How to Govern It: Make progress on legacy system segmentation and ZTA controls a key metric in the CISO's and CIO's joint dashboard to the board.
6. The Innovation Incubation Decision: Create a Governed "Fast Lane"
The Dilemma: The standard governance for legacy change is too slow for experimenting with GenAI, IoT, or Web3 concepts.
The Governance Decision: Establish a formal, but lightweight, Innovation Governance Council. This council approves "sandbox" environments and funding for experimental projects, with clear guardrails (e.g., no production customer data, defined kill-switch criteria). Successful experiments must then go through a governed "productionization" gate to ensure they meet enterprise standards before scaling.

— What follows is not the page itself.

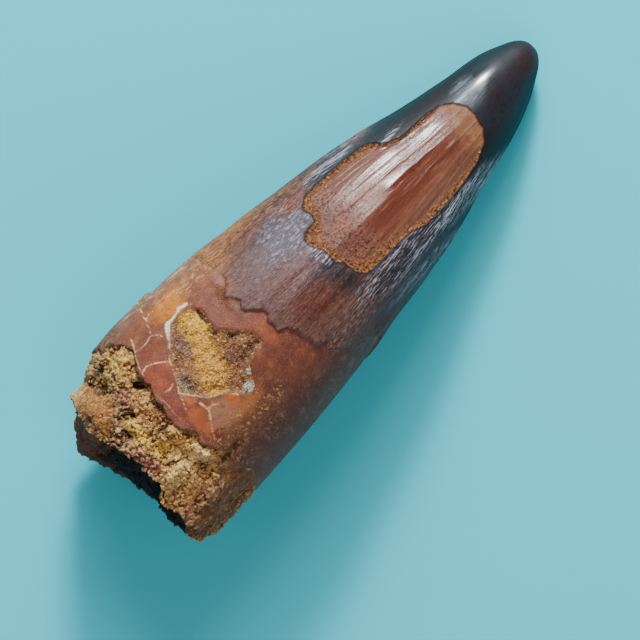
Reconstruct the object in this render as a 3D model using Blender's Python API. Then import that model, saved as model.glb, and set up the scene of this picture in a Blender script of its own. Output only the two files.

7. The Decommissioning Decision: Govern the Funeral
The Dilemma: Legacy systems have a zombie-like ability to resist final shutdown due to undocumented dependencies and emotional attachment.
The Governance Decision: Institute a Sunset Governance Process. For any system marked for retirement, this process mandates:
A formal dependency mapping exercise.
A business sign-off on the "last day of service."
A governed data archival and destruction plan.
A celebration of the decommissioning as a strategic win, freeing up resources.
Conclusion: Governance as the Engine of Controlled Momentum
In 2026, the journey from legacy to innovation is not a one-time migration. It is a state of perpetual, controlled momentum. The CIO’s role is to be the chief governance officer of this transition. By making these structured, transparent decisions—on investment ratios, architectural patterns, data liberation, talent, security, innovation, and decommissioning—you transform a chaotic, reactive struggle into a deliberate strategy.
You stop being a prisoner of your technology past and become the architect of your future. The goal is not to have no legacy, but to have a governed process that ensures legacy systems are a shrinking, well-managed portion of an ever-modernizing, innovation-ready whole. That is the pinnacle of IT governance.